* TASK BRIEF: How many of the lines below hold the word "from"? Answer only with the number.

* STORED RECORDS:
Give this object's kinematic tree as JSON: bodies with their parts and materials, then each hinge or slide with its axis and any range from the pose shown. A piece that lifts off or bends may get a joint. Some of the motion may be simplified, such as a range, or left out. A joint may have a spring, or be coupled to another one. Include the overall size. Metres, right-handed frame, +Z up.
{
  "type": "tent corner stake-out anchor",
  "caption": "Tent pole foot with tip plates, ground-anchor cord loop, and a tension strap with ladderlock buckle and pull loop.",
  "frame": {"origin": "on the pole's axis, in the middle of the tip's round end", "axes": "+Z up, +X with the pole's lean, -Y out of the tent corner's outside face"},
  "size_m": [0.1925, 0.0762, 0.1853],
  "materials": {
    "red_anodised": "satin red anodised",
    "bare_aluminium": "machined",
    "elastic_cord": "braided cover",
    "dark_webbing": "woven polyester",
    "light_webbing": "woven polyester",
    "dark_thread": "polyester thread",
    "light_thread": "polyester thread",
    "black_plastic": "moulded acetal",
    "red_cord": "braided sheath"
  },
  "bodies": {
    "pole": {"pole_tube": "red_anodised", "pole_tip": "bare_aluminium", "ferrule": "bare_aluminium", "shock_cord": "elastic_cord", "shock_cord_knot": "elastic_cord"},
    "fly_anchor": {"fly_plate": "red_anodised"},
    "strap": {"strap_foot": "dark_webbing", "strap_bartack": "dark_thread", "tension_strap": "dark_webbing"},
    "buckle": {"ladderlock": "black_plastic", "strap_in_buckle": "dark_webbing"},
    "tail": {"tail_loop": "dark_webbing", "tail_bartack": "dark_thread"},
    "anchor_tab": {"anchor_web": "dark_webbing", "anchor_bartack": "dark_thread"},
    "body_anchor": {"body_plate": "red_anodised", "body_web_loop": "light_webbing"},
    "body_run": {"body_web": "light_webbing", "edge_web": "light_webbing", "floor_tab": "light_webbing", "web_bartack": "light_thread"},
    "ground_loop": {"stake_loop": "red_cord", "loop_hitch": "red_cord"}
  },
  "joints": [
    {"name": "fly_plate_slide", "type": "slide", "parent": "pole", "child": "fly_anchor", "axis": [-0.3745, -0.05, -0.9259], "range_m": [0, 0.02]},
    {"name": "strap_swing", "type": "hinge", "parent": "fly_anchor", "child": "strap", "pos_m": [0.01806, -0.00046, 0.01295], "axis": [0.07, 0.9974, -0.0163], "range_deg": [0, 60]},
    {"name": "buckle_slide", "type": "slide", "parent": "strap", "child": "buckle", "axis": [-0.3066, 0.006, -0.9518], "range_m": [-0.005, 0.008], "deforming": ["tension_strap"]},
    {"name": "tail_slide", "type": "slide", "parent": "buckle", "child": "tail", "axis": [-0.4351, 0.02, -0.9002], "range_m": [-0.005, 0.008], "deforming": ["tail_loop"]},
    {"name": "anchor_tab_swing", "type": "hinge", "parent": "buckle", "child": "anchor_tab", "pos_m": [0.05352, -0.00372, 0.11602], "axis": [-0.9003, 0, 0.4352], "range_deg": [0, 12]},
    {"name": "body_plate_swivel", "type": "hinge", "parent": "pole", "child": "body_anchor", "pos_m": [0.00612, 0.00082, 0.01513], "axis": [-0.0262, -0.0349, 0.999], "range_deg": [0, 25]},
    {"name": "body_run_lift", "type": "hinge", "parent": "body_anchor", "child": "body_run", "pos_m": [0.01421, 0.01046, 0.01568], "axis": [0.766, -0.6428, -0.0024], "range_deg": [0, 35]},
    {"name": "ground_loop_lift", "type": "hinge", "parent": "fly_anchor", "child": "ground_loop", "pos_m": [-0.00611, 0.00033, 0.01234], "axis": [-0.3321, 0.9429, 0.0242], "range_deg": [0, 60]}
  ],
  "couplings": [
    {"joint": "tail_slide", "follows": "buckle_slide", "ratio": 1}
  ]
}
* * *
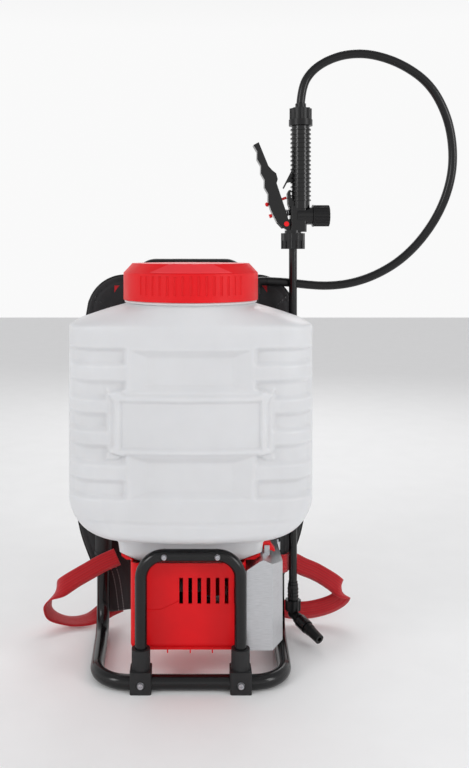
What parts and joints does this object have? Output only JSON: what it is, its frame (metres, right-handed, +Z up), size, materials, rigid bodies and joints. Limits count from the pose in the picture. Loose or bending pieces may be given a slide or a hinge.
...
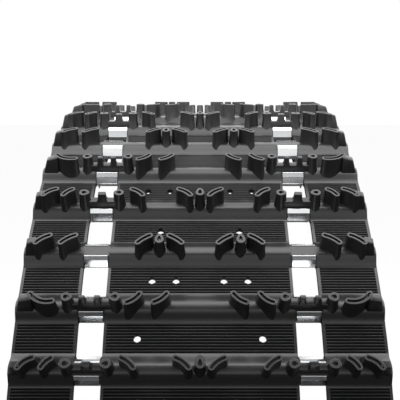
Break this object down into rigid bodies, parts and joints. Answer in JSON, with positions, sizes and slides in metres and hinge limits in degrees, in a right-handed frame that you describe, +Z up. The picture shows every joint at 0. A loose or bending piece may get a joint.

* FINISHED ANSWER: 2